Posted April 12, 2017 By sandy

The Wild Huckleberry Association’s favorite resource on growing huckleberries is Dr. Dan Barney’s Book:  Growing Western Huckleberries (link to book or pdf file is listed near the bottom of our Resource Page.)

Once in awhile, we run across a article with some excellent tips on growing huckleberries.  One such article, by Amy Grant, is from the Gardening Know How website:

Tips on Growing Huckleberries

Here are excerpts from her article:

Huckleberry Plant Care – Tips For Planting Huckleberries

… Keep in mind that the species requires moist, acidic soil anywhere from a pH range of 4.3 to 5.2 when planting your huckleberries.
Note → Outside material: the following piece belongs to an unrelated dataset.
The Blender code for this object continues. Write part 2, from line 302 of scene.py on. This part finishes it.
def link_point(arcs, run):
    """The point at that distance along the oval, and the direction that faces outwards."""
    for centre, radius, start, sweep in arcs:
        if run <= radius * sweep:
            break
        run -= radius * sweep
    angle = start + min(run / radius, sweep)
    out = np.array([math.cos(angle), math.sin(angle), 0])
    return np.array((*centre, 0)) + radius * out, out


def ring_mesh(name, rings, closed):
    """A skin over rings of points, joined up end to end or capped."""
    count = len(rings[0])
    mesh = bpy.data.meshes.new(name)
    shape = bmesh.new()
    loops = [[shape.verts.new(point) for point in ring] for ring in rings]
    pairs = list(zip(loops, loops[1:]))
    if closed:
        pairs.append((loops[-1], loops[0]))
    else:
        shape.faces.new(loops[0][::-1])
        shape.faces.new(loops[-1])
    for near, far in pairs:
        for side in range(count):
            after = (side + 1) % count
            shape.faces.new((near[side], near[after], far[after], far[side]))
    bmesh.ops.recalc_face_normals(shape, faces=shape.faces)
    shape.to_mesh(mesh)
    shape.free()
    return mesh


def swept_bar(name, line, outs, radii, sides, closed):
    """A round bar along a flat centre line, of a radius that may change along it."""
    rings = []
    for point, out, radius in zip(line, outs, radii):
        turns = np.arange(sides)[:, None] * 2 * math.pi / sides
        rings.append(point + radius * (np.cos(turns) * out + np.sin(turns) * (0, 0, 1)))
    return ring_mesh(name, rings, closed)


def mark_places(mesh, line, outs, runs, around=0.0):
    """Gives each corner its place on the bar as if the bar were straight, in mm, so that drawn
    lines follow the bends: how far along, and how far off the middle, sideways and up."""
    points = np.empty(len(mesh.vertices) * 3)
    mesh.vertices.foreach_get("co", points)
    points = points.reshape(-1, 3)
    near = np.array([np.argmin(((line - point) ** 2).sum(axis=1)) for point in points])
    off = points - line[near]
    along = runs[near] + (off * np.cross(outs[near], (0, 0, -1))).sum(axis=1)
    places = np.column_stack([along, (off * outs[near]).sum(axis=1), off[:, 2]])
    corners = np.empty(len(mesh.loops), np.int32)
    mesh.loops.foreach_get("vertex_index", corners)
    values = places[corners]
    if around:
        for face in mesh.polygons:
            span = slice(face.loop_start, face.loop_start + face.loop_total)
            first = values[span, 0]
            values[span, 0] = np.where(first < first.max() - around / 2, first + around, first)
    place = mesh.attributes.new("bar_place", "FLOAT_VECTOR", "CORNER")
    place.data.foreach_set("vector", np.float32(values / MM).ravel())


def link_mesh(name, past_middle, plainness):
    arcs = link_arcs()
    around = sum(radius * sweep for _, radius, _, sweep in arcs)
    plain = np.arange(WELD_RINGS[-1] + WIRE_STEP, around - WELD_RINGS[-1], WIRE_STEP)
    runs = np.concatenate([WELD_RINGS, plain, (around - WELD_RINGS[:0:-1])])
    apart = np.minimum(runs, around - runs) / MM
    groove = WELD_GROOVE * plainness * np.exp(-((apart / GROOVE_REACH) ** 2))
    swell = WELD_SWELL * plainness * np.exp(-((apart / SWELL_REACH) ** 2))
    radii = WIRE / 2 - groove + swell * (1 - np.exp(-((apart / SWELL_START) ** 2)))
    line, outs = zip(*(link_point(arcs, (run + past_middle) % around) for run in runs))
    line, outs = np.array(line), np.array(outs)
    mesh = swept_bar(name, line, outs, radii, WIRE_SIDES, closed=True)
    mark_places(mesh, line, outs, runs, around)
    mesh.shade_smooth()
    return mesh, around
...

Also when planting huckleberries, they may be situated in either sun or shade, although you will get a better yield and larger, lusher plants in shaded areas.
 
Between April and May, expect the western huckleberry to flower, provided you live in USDA zones 7-9 where the specimen is recommended for planting. It is often found in mid-alpine regions and will thrive if you have similar conditions. Propagation can be from transplanting, rhizome cuttings or seeding.
 
Transplanting wild bushes is difficult due to their lack of centralized root systems, although this may be attempted in late fall to early winter. Grow the huckleberries in a pot for one to two years in a peat moss based soil before transplanting to the garden.
 

You may also start growing huckleberries via rhizome, not stem, cutting. Collect the rhizome cuttings in late winter or early spring, in 4-inch long sections buried in sand-filled nursery flats. Do not dip in rooting compound. Keep flats misted or covered with clear film to retain moisture. Once the cuttings have 1 – to 2-inch long roots and shoots, transplant into 1-gallon pots with peat moss based soil.